(Object modeling scripts)
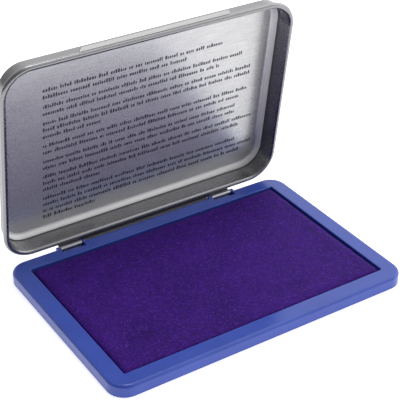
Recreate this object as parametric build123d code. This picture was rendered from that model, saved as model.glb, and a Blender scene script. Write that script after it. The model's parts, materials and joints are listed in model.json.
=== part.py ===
"""Ink pad in a hinged tin, standing open on a table.

Frame: millimetres, +Z up, +X to the right along the long side, +Y to the hinge.
The origin is the centre of the flat underside. The lid stands open against its stop.
"""
import math
import os

from build123d import *

# ---- base, the blue moulding and what it holds -------------------------------
PAD_LENGTH = 110.0            # opening in the frame, along X
PAD_WIDTH = 70.0              # opening in the frame, along Y
BORDER_WIDTH = 6.7            # flat border from the opening to the outer wall
BASE_HEIGHT = 5.0             # table to the border's top face
BASE_CORNER_RADIUS = 7.0      # plan radius of the outer corners
BASE_EDGE_RADIUS = 1.2        # rounding between the border and the outer wall
OPENING_CORNER_RADIUS = 0.6   # plan radius of the opening's corners
OPENING_EDGE_RADIUS = 0.35    # softened edge round the opening
FRAME_WALL = 1.6              # outer wall of the frame
FRAME_PLATE = 1.6             # border plate of the frame
FRAME_FOOT_GAP = 0.3          # wall of the frame stops this far above the table
TRAY_FLOOR = 1.2              # floor of the bottom tray
TRAY_RIB = 1.4                # upright rib that presses the hem against the border
TRAY_CHAMFER = 0.4            # chamfer round the tray's underside
TRAY_CLEARANCE = 0.1          # tray inside the frame's wall, all round
LABEL_RECESS = (80.0, 40.0, 0.25)  # shallow panel moulded in the underside
SNAP_LENGTH = 8.0             # snap bead on the tray's edge
SNAP_DEPTH = 0.4              # how far a snap bead stands out
SNAP_HEIGHT = 0.6
SNAP_CLEARANCE = 0.1          # snap bead in its groove, all round
SNAP_OFFSETS = (-36.0, 0.0, 36.0)  # along X, on the front and rear edges

# ---- cushion ------------------------------------------------------------------
BOARD_THICKNESS = 0.7
COVER_THICKNESS = 0.4
COVER_DROP = 0.35             # cover's top lies this far below the border's top face
COVER_SIDE_GAP = 0.3          # cover to the wall of the opening
HEM_WIDTH = 2.2               # cover's flat hem, held under the border
FELT_SIDE_GAP = 0.05          # felt inside the cover

# ---- hinge --------------------------------------------------------------------
OPEN_ANGLE = 82.0             # lid from closed to its open stop, in degrees
PIN_RADIUS = 0.65
PIN_CLEARANCE = 0.05          # knuckle on pin, radial
LUG_CLEARANCE = 0.01          # pin in lug, radial
LEAF_THICKNESS = 0.4
KNUCKLE_LENGTH = 9.0
KNUCKLE_OFFSET = 34.5         # knuckle centre to the middle of the base
KNUCKLE_END_GAP = 0.35        # knuckle to the side of its pocket
KNUCKLE_SLIT = 0.25           # open seam of the curl
HINGE_BEHIND_FACE = 0.3       # hinge axis behind the base's rear face
HINGE_BELOW_TOP = 0.9         # hinge axis below the border's top face
LUG_LENGTH = 1.1
LUG_WALL = 0.4                # plastic round the pin
LUG_GAP = 0.15                # leaf's edge to the lug
POCKET_DEPTH = 3.5            # from the rear face to the pocket's front wall
POCKET_WALL = 0.8
POCKET_FLOOR_GAP = 0.5        # knuckle to the pocket's floor
LEAF_RELIEF = 0.25            # rear face set back behind the hinge leaf
LEAF_BELOW_AXIS = 0.1         # free edge of the leaf past the hinge axis
HOOK_ANGLE = 75.0             # leaf's hook round the bead
STOP_LENGTH = 7.0
STOP_REACH = 1.5              # stop ledge beyond the hinge axis
STOP_THICKNESS = 1.1
STOP_GAP = 0.1                # leaf to ledge with the lid open

# ---- lid ----------------------------------------------------------------------
LID_SIDE_INSET = 0.4          # bead's outer edge inside the base's side faces
LID_REAR_INSET = 0.4          # bead's outer edge inside the base's rear face
LID_FRONT_OVERHANG = 0.9      # bead's outer edge beyond the base's front face
LID_CLOSED_GAP = 0.2          # bead to border with the lid shut
LID_CORNER_RADIUS = 12.0      # plan radius of the bead's outer edge
BEAD_RADIUS = 1.1
TIN = 0.3                     # sheet thickness
BEAD_SEAM_ANGLE = 50.0        # open part of the curl, next to the wall
WALL_HEIGHT = 5.8             # bead centre to the crease
CREASE_STEP = 0.3
PANEL_BEND_RADIUS = 2.4       # inside radius between crease and panel
LIP_LENGTH = 62.0             # thumb lip on the free edge
LIP_REACH = 1.5               # lip beyond the bead
LIP_RISE = 0.35               # lip's outer edge above its root
LIP_CORNER_RADIUS = 1.2

# ---- worked out from the values above -----------------------------------------
BASE_LENGTH = PAD_LENGTH + 2 * BORDER_WIDTH
BASE_WIDTH = PAD_WIDTH + 2 * BORDER_WIDTH
REAR_FACE = BASE_WIDTH / 2
PLATE_UNDERSIDE = BASE_HEIGHT - FRAME_PLATE
COVER_TOP = BASE_HEIGHT - COVER_DROP
HEM_UNDERSIDE = PLATE_UNDERSIDE - COVER_THICKNESS
KNUCKLE_INNER = PIN_RADIUS + PIN_CLEARANCE
KNUCKLE_OUTER = KNUCKLE_INNER + LEAF_THICKNESS
LUG_RADIUS = PIN_RADIUS + LUG_WALL
HINGE_Y = REAR_FACE + HINGE_BEHIND_FACE
HINGE_Z = BASE_HEIGHT - HINGE_BELOW_TOP
POCKET_LENGTH = KNUCKLE_LENGTH + 2 * KNUCKLE_END_GAP
POCKET_FLOOR = HINGE_Z - KNUCKLE_OUTER - POCKET_FLOOR_GAP
PIN_LENGTH = POCKET_LENGTH + 2 * LUG_LENGTH
LEAF_LENGTH = 2 * KNUCKLE_OFFSET + KNUCKLE_LENGTH

# the lid is drawn shut; its path is the bead's centre line
BEAD_Z = BASE_HEIGHT + LID_CLOSED_GAP + BEAD_RADIUS
BEAD_HALF_LENGTH = BASE_LENGTH / 2 - LID_SIDE_INSET - BEAD_RADIUS
BEAD_REAR = REAR_FACE - LID_REAR_INSET - BEAD_RADIUS
BEAD_FRONT = -(REAR_FACE + LID_FRONT_OVERHANG - BEAD_RADIUS)
LID_CENTRE_Y = (BEAD_REAR + BEAD_FRONT) / 2
BEAD_HALF_WIDTH = (BEAD_REAR - BEAD_FRONT) / 2
PATH_RADIUS = LID_CORNER_RADIUS - BEAD_RADIUS
PANEL_DEPTH = WALL_HEIGHT + PANEL_BEND_RADIUS


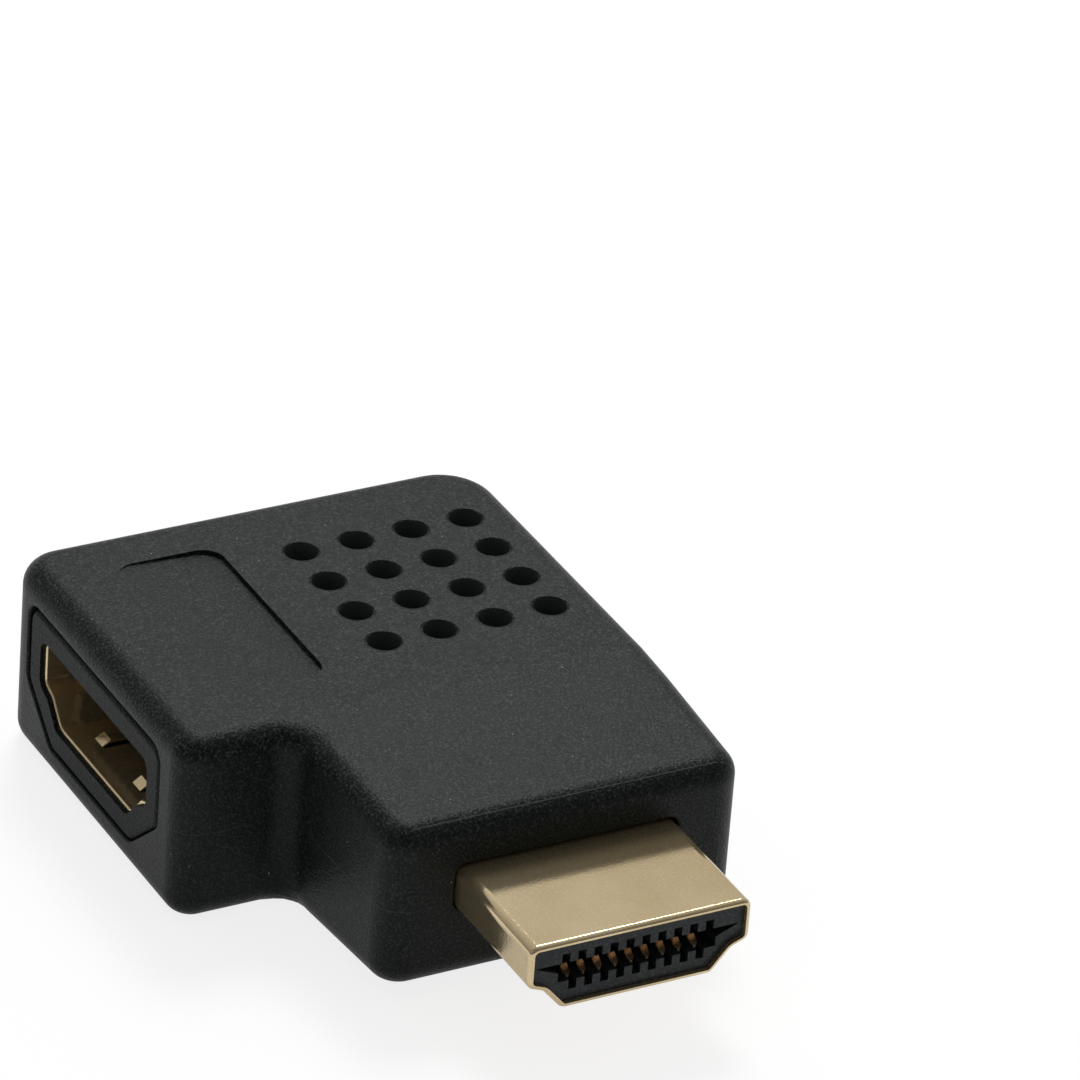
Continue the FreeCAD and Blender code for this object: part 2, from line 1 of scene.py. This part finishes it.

Set exercise - Make a verbatim copy of every entry shown above.

Output for this task -
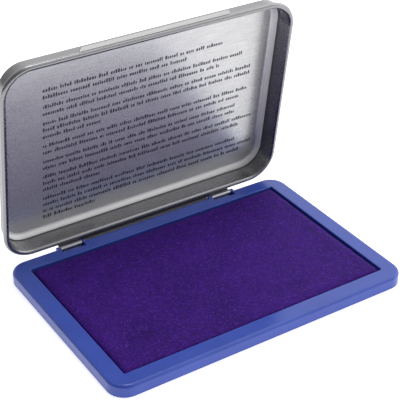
Recreate this object as parametric build123d code. This picture was rendered from that model, saved as model.glb, and a Blender scene script. Write that script after it. The model's parts, materials and joints are listed in model.json.
=== part.py ===
"""Ink pad in a hinged tin, standing open on a table.

Frame: millimetres, +Z up, +X to the right along the long side, +Y to the hinge.
The origin is the centre of the flat underside. The lid stands open against its stop.
"""
import math
import os

from build123d import *

# ---- base, the blue moulding and what it holds -------------------------------
PAD_LENGTH = 110.0            # opening in the frame, along X
PAD_WIDTH = 70.0              # opening in the frame, along Y
BORDER_WIDTH = 6.7            # flat border from the opening to the outer wall
BASE_HEIGHT = 5.0             # table to the border's top face
BASE_CORNER_RADIUS = 7.0      # plan radius of the outer corners
BASE_EDGE_RADIUS = 1.2        # rounding between the border and the outer wall
OPENING_CORNER_RADIUS = 0.6   # plan radius of the opening's corners
OPENING_EDGE_RADIUS = 0.35    # softened edge round the opening
FRAME_WALL = 1.6              # outer wall of the frame
FRAME_PLATE = 1.6             # border plate of the frame
FRAME_FOOT_GAP = 0.3          # wall of the frame stops this far above the table
TRAY_FLOOR = 1.2              # floor of the bottom tray
TRAY_RIB = 1.4                # upright rib that presses the hem against the border
TRAY_CHAMFER = 0.4            # chamfer round the tray's underside
TRAY_CLEARANCE = 0.1          # tray inside the frame's wall, all round
LABEL_RECESS = (80.0, 40.0, 0.25)  # shallow panel moulded in the underside
SNAP_LENGTH = 8.0             # snap bead on the tray's edge
SNAP_DEPTH = 0.4              # how far a snap bead stands out
SNAP_HEIGHT = 0.6
SNAP_CLEARANCE = 0.1          # snap bead in its groove, all round
SNAP_OFFSETS = (-36.0, 0.0, 36.0)  # along X, on the front and rear edges

# ---- cushion ------------------------------------------------------------------
BOARD_THICKNESS = 0.7
COVER_THICKNESS = 0.4
COVER_DROP = 0.35             # cover's top lies this far below the border's top face
COVER_SIDE_GAP = 0.3          # cover to the wall of the opening
HEM_WIDTH = 2.2               # cover's flat hem, held under the border
FELT_SIDE_GAP = 0.05          # felt inside the cover

# ---- hinge --------------------------------------------------------------------
OPEN_ANGLE = 82.0             # lid from closed to its open stop, in degrees
PIN_RADIUS = 0.65
PIN_CLEARANCE = 0.05          # knuckle on pin, radial
LUG_CLEARANCE = 0.01          # pin in lug, radial
LEAF_THICKNESS = 0.4
KNUCKLE_LENGTH = 9.0
KNUCKLE_OFFSET = 34.5         # knuckle centre to the middle of the base
KNUCKLE_END_GAP = 0.35        # knuckle to the side of its pocket
KNUCKLE_SLIT = 0.25           # open seam of the curl
HINGE_BEHIND_FACE = 0.3       # hinge axis behind the base's rear face
HINGE_BELOW_TOP = 0.9         # hinge axis below the border's top face
LUG_LENGTH = 1.1
LUG_WALL = 0.4                # plastic round the pin
LUG_GAP = 0.15                # leaf's edge to the lug
POCKET_DEPTH = 3.5            # from the rear face to the pocket's front wall
POCKET_WALL = 0.8
POCKET_FLOOR_GAP = 0.5        # knuckle to the pocket's floor
LEAF_RELIEF = 0.25            # rear face set back behind the hinge leaf
LEAF_BELOW_AXIS = 0.1         # free edge of the leaf past the hinge axis
HOOK_ANGLE = 75.0             # leaf's hook round the bead
STOP_LENGTH = 7.0
STOP_REACH = 1.5              # stop ledge beyond the hinge axis
STOP_THICKNESS = 1.1
STOP_GAP = 0.1                # leaf to ledge with the lid open

# ---- lid ----------------------------------------------------------------------
LID_SIDE_INSET = 0.4          # bead's outer edge inside the base's side faces
LID_REAR_INSET = 0.4          # bead's outer edge inside the base's rear face
LID_FRONT_OVERHANG = 0.9      # bead's outer edge beyond the base's front face
LID_CLOSED_GAP = 0.2          # bead to border with the lid shut
LID_CORNER_RADIUS = 12.0      # plan radius of the bead's outer edge
BEAD_RADIUS = 1.1
TIN = 0.3                     # sheet thickness
BEAD_SEAM_ANGLE = 50.0        # open part of the curl, next to the wall
WALL_HEIGHT = 5.8             # bead centre to the crease
CREASE_STEP = 0.3
PANEL_BEND_RADIUS = 2.4       # inside radius between crease and panel
LIP_LENGTH = 62.0             # thumb lip on the free edge
LIP_REACH = 1.5               # lip beyond the bead
LIP_RISE = 0.35               # lip's outer edge above its root
LIP_CORNER_RADIUS = 1.2

# ---- worked out from the values above -----------------------------------------
BASE_LENGTH = PAD_LENGTH + 2 * BORDER_WIDTH
BASE_WIDTH = PAD_WIDTH + 2 * BORDER_WIDTH
REAR_FACE = BASE_WIDTH / 2
PLATE_UNDERSIDE = BASE_HEIGHT - FRAME_PLATE
COVER_TOP = BASE_HEIGHT - COVER_DROP
HEM_UNDERSIDE = PLATE_UNDERSIDE - COVER_THICKNESS
KNUCKLE_INNER = PIN_RADIUS + PIN_CLEARANCE
KNUCKLE_OUTER = KNUCKLE_INNER + LEAF_THICKNESS
LUG_RADIUS = PIN_RADIUS + LUG_WALL
HINGE_Y = REAR_FACE + HINGE_BEHIND_FACE
HINGE_Z = BASE_HEIGHT - HINGE_BELOW_TOP
POCKET_LENGTH = KNUCKLE_LENGTH + 2 * KNUCKLE_END_GAP
POCKET_FLOOR = HINGE_Z - KNUCKLE_OUTER - POCKET_FLOOR_GAP
PIN_LENGTH = POCKET_LENGTH + 2 * LUG_LENGTH
LEAF_LENGTH = 2 * KNUCKLE_OFFSET + KNUCKLE_LENGTH

# the lid is drawn shut; its path is the bead's centre line
BEAD_Z = BASE_HEIGHT + LID_CLOSED_GAP + BEAD_RADIUS
BEAD_HALF_LENGTH = BASE_LENGTH / 2 - LID_SIDE_INSET - BEAD_RADIUS
BEAD_REAR = REAR_FACE - LID_REAR_INSET - BEAD_RADIUS
BEAD_FRONT = -(REAR_FACE + LID_FRONT_OVERHANG - BEAD_RADIUS)
LID_CENTRE_Y = (BEAD_REAR + BEAD_FRONT) / 2
BEAD_HALF_WIDTH = (BEAD_REAR - BEAD_FRONT) / 2
PATH_RADIUS = LID_CORNER_RADIUS - BEAD_RADIUS
PANEL_DEPTH = WALL_HEIGHT + PANEL_BEND_RADIUS


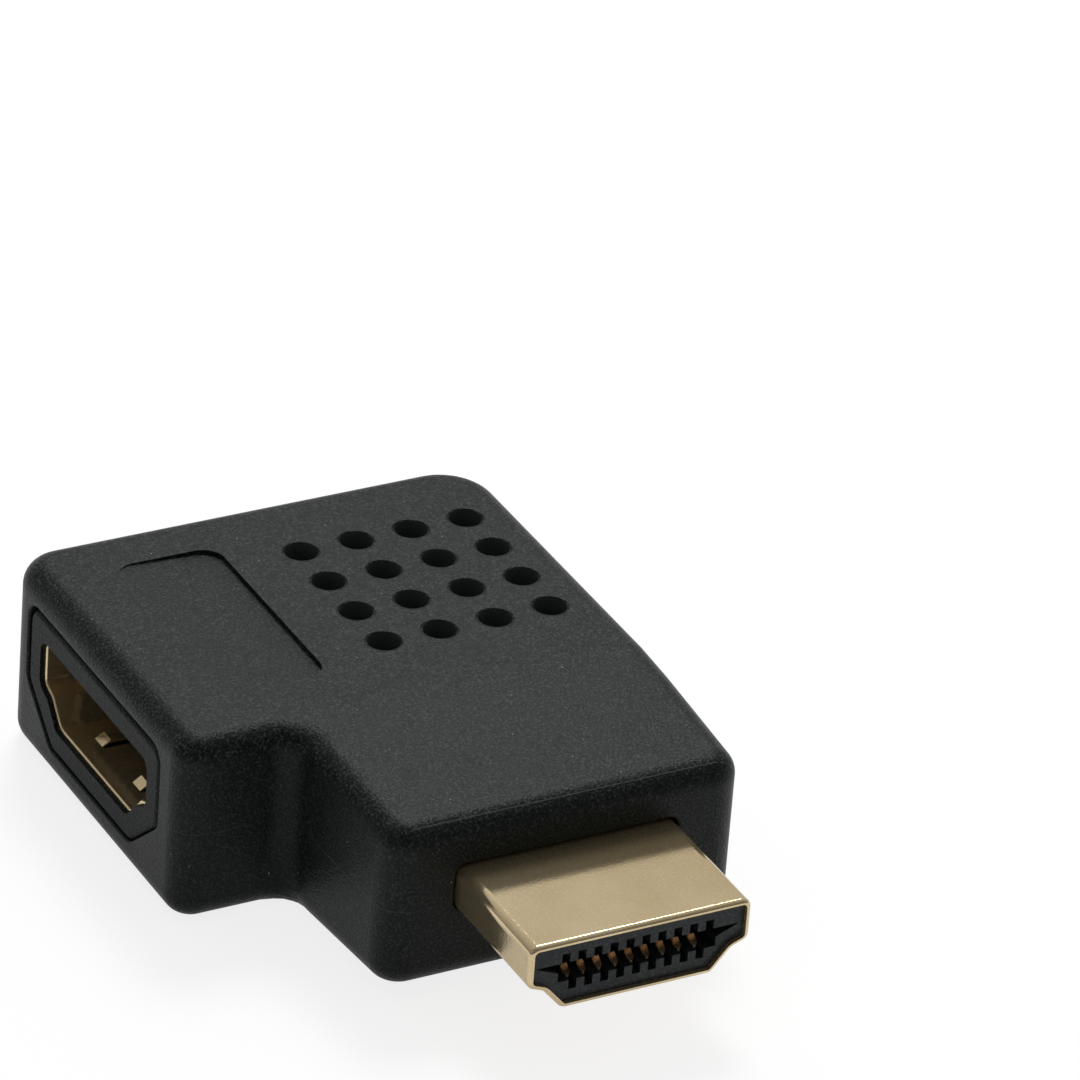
Continue the FreeCAD and Blender code for this object: part 2, from line 1 of scene.py. This part finishes it.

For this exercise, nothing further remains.